The New York Islanders’ long-shot playoff hopes always hinged on a collapse by the Washington Capitals.
On Tuesday night, the teams will meet in the first game of a back-to-back with the Capitals’ playoff spot secure and the Islanders left playing for pride.
The Capitals (44-23-12, 100 points) still have hopes of climbing out of a wild-card position and into third place in the Metropolitan Division, while sitting one point behind the Pittsburgh Penguins. They take another step toward that goal at home Tuesday, with the rematch set for Thursday at New York.
Both teams were off Monday after absorbing defeats at home Sunday. The Capitals squandered a two-goal third-period lead and fell to the Toronto Maple Leafs 4-3 in a shootout, while the Islanders lost to the Carolina Hurricanes 5-2.
The loss may have been extra costly for the Capitals, who played the final 22-plus minutes and the shootout without superstar left wing Alex Ovechkin. He exited after tripping over the stick of Maple Leafs goalie Erik Kallgren and crashing into the boards with his left shoulder absorbing the impact.
Head coach Peter Laviolette didn’t provide an update on Ovechkin after the game, and Washington didn’t practice Monday.
“I just talked to him and I think he’ll be alright,” Capitals right winger T.J. Oshie said. “It’s always scary seeing ‘Big 8′ go down and lay on the ice.”
The comeback by the Maple Leafs also cost the Capitals a chance to at least temporarily move into third place in the division. They do have a game in hand on the Penguins.

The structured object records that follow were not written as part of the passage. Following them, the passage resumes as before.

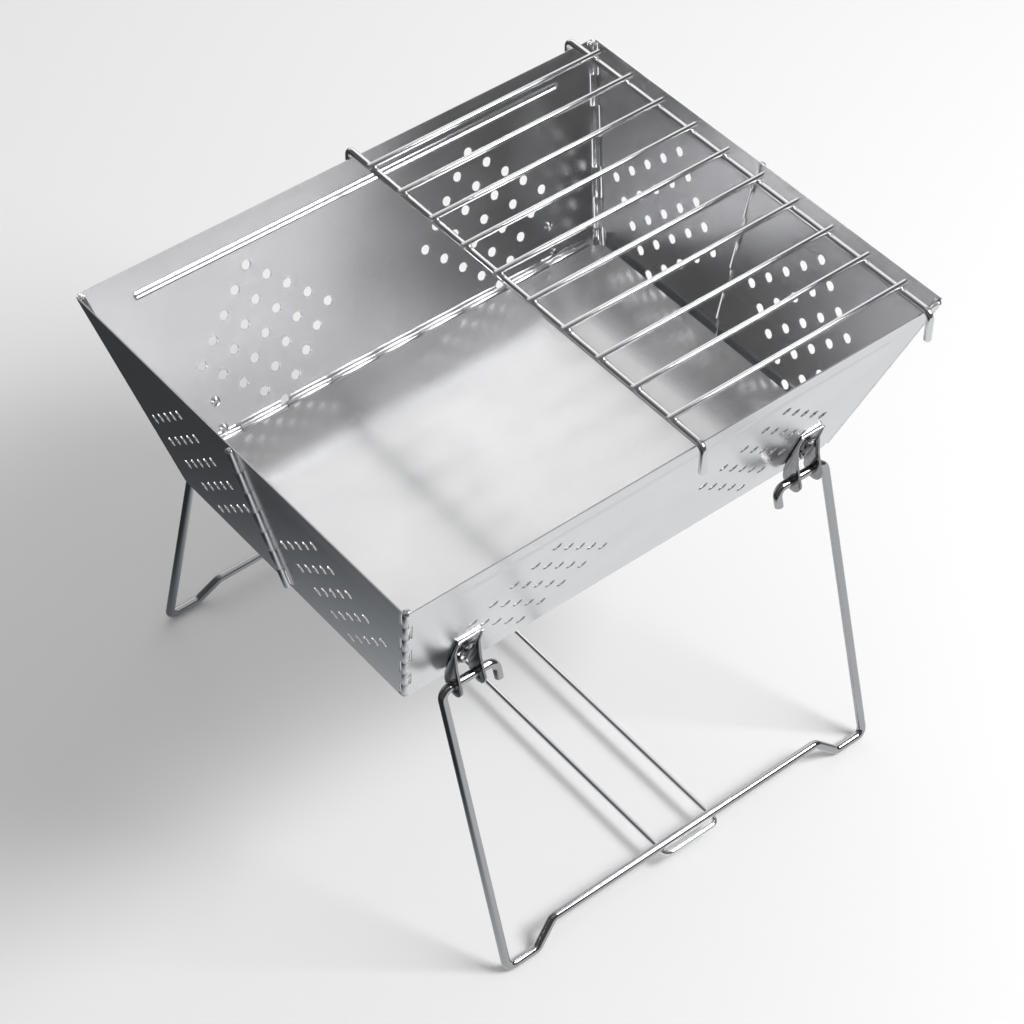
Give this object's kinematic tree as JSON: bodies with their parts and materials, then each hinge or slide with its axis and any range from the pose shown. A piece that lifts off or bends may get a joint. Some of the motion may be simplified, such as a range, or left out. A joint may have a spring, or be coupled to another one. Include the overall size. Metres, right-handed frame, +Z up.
{
  "type": "folding square grill",
  "caption": "Tabletop charcoal grill that folds flat: a flared firebox of hinged perforated sheets on bent wire legs, with a hinged floor plate and a hook-on half grate.",
  "frame": {"origin": "on the ground under the middle of the firebox, standing ready for use", "axes": "+X along the front wall to the grate's end, +Y from the front wall to the rear wall, +Z up"},
  "size_m": [0.4082, 0.38, 0.3542],
  "materials": {
    "sheet": "satin stainless sheet",
    "brackets": "satin stainless",
    "wire": "bright drawn wire",
    "pins": "plain drawn rod",
    "fasteners": "bright plated"
  },
  "bodies": {
    "rear_wall": {"rear_wall": "sheet", "left_rear_pin": "pins", "right_rear_pin": "pins", "rear_left_bracket": "brackets", "rear_right_bracket": "brackets", "rear_screws": "fasteners", "rear_nuts": "fasteners"},
    "left_rear_panel": {"left_rear_panel": "sheet", "left_middle_pin": "pins"},
    "left_front_panel": {"left_front_panel": "sheet", "left_front_pin": "pins"},
    "front_wall": {"front_wall": "sheet", "front_left_bracket": "brackets", "front_right_bracket": "brackets", "front_screws": "fasteners", "front_nuts": "fasteners"},
    "right_rear_panel": {"right_rear_panel": "sheet", "right_middle_pin": "pins"},
    "right_front_panel": {"right_front_panel": "sheet", "right_front_pin": "pins"},
    "floor_hinge": {"floor_hinge_leaf": "sheet", "floor_hinge_pin": "pins"},
    "floor_plate": {"floor_plate": "sheet"},
    "grate": {"grate_left_rod": "wire", "grate_right_rod": "wire", "grate_bars": "wire"},
    "front_leg": {"front_leg": "wire"},
    "rear_leg": {"rear_leg": "wire"},
    "spreader": {"spreader": "wire"}
  },
  "joints": [
    {"name": "box_fold", "type": "hinge", "parent": "rear_wall", "child": "left_rear_panel", "pos_m": [-0.19795, 0.16037, 0.345], "axis": [-0.2132, 0.3315, 0.919], "range_deg": [0, 87]},
    {"name": "left_middle_fold", "type": "hinge", "parent": "left_rear_panel", "child": "left_front_panel", "pos_m": [-0.20205, 0, 0.345], "axis": [0.226, 0, -0.9741], "range_deg": [0, 166]},
    {"name": "left_front_fold", "type": "hinge", "parent": "left_front_panel", "child": "front_wall", "pos_m": [-0.19795, -0.16037, 0.345], "axis": [-0.2132, -0.3315, 0.919], "range_deg": [0, 87.5]},
    {"name": "right_rear_fold", "type": "hinge", "parent": "rear_wall", "child": "right_rear_panel", "pos_m": [0.19795, 0.16037, 0.345], "axis": [-0.2132, -0.3315, -0.919], "range_deg": [0, 87.5]},
    {"name": "right_middle_fold", "type": "hinge", "parent": "right_rear_panel", "child": "right_front_panel", "pos_m": [0.20205, 0, 0.345], "axis": [0.226, 0, 0.9741], "range_deg": [0, 166]},
    {"name": "floor_lift", "type": "slide", "parent": "rear_wall", "child": "floor_hinge", "axis": [0, 0, 1], "range_m": [0, 1.108]},
    {"name": "floor_swing", "type": "hinge", "parent": "floor_hinge", "child": "floor_plate", "pos_m": [0, 0.11484, 0.222], "axis": [-1, 0, 0], "range_deg": [0, 105]},
    {"name": "grate_lift", "type": "slide", "parent": "floor_hinge", "child": "grate", "axis": [0, 0, 1], "range_m": [0, 0.17]},
    {"name": "front_leg_fold", "type": "hinge", "parent": "front_wall", "child": "front_leg", "pos_m": [0, -0.12602, 0.21146], "axis": [-1, 0, 0], "range_deg": [0, 143]},
    {"name": "rear_leg_fold", "type": "hinge", "parent": "rear_wall", "child": "rear_leg", "pos_m": [0, 0.12602, 0.21146], "axis": [1, 0, 0], "range_deg": [0, 143]},
    {"name": "spreader_fold", "type": "hinge", "parent": "rear_leg", "child": "spreader", "pos_m": [0, 0.18279, 0.0174], "axis": [-1, 0, 0], "range_deg": [0, 74]}
  ],
  "couplings": [
    {"joint": "box_fold", "follows": "floor_lift", "rad_per_m": 1.3699},
    {"joint": "left_middle_fold", "follows": "floor_lift", "rad_per_m": 2.6055},
    {"joint": "left_front_fold", "follows": "floor_lift", "rad_per_m": 1.3699},
    {"joint": "right_rear_fold", "follows": "floor_lift", "rad_per_m": 1.3699},
    {"joint": "right_middle_fold", "follows": "floor_lift", "rad_per_m": 2.6055},
    {"joint": "grate_lift", "follows": "floor_swing", "m_per_rad": 0.0917},
    {"joint": "spreader_fold", "follows": "rear_leg_fold", "ratio": 0.514}
  ]
}
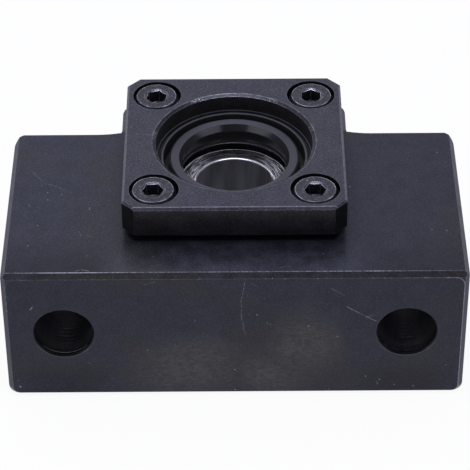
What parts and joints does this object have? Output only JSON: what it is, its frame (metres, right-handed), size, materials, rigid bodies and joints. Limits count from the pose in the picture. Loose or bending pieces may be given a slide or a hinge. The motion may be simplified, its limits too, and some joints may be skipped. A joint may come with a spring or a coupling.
{
  "type": "ball screw end support",
  "caption": "T-shaped black steel bearing block for the fixed end of a ball screw, with a square screwed-on lid, lip seals and face-to-face angular contact ball bearings.",
  "frame": {"origin": "on the bearing axis, in the plane of the rear face, on which the block can stand", "axes": "+Z along the bearing axis towards the lid, +X across the width, and the base that is bolted down faces -Y"},
  "size_m": [0.07, 0.043, 0.0303],
  "materials": {
    "housing": "black oxide, ground, worn bright along the edges",
    "lid": "black oxide, ground, worn bright along the edges",
    "screws": "black oxide, matt, rim knocked bright in places",
    "seal": "moulded, matt",
    "bearing_ring": "ground and polished",
    "cage": "moulded polyamide",
    "ball": "lapped"
  },
  "bodies": {
    "block": {"housing": "housing", "retaining_lid": "lid", "lid_screws": "screws", "front_seal": "seal", "rear_seal": "seal", "front_outer_ring": "bearing_ring", "rear_outer_ring": "bearing_ring"},
    "front_inner": {"front_inner_ring": "bearing_ring"},
    "rear_inner": {"rear_inner_ring": "bearing_ring"},
    "front_ball_set": {"front_cage": "cage", "front_ball_1": "ball", "front_ball_2": "ball", "front_ball_3": "ball", "front_ball_4": "ball", "front_ball_5": "ball", "front_ball_6": "ball", "front_ball_7": "ball", "front_ball_8": "ball", "front_ball_9": "ball", "front_ball_10": "ball", "front_ball_11": "ball"},
    "rear_ball_set": {"rear_cage": "cage", "rear_ball_1": "ball", "rear_ball_2": "ball", "rear_ball_3": "ball", "rear_ball_4": "ball", "rear_ball_5": "ball", "rear_ball_6": "ball", "rear_ball_7": "ball", "rear_ball_8": "ball", "rear_ball_9": "ball", "rear_ball_10": "ball", "rear_ball_11": "ball"}
  },
  "joints": [
    {"name": "front_ring_spin", "type": "hinge", "parent": "block", "child": "front_inner", "pos_m": [0, 0, 0.0183], "axis": [0, 0, 1], "continuous": true},
    {"name": "front_cage_spin", "type": "hinge", "parent": "block", "child": "front_ball_set", "pos_m": [0, 0, 0.0183], "axis": [0, 0, 1], "continuous": true},
    {"name": "rear_ring_spin", "type": "hinge", "parent": "block", "child": "rear_inner", "pos_m": [0, 0, 0.0103], "axis": [0, 0, 1], "continuous": true},
    {"name": "rear_cage_spin", "type": "hinge", "parent": "block", "child": "rear_ball_set", "pos_m": [0, 0, 0.0103], "axis": [0, 0, 1], "continuous": true}
  ],
  "couplings": [
    {"joint": "front_cage_spin", "follows": "front_ring_spin", "ratio": 0.3969},
    {"joint": "rear_cage_spin", "follows": "rear_ring_spin", "ratio": 0.3969}
  ]
}
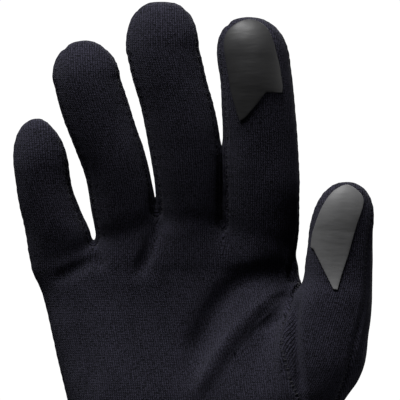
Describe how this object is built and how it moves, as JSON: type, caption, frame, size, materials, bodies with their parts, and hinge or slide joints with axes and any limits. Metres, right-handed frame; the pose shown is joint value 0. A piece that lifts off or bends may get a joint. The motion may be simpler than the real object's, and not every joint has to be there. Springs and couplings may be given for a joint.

The third-place finisher in the division will face the second-place team, currently the New York Rangers with 108 points. The Rangers are four points behind the first-place Carolina Hurricanes heading into a game between the teams at Carolina on Tuesday. The fourth-place team will likely be the second and final wild card and draw the Florida Panthers in the first round.
The Boston Bruins hold the first wild-card spot, three points ahead of the Capitals. Both teams have three games remaining.
“It’s tough, it’s frustrating — that’s a game we can’t lose,” Laviolette said of the Capitals, who scored twice in the first three minutes following Ovechkin’s exit before the Maple Leafs stormed back. “We’re doing all the right things and we let it off the hook at the end, so that’s on us.”
Even with the loss, the Capitals are 16-5-3 since March 1, a stretch that ended any hopes the Islanders had of digging out of the hole created by their 11-game losing streak amid a COVID-19 outbreak Nov. 7-Dec. 5. New York had made the playoffs each of the previous three seasons.
The Islanders (35-34-10, 80 points) have gone a respectable 15-13-2 since March 1 but have lost three points in the standings to the Capitals. New York has lost five straight and hasn’t led in any of its last three losses while playing 35 games in the season’s final 63 days.
“You want to win,” Islanders left winger Matt Martin said. “You want to feel good and be happy and have a smile. This season didn’t go the way anyone expected it to. That’s disappointing. It’s not a whole lot of fun playing below expectations.”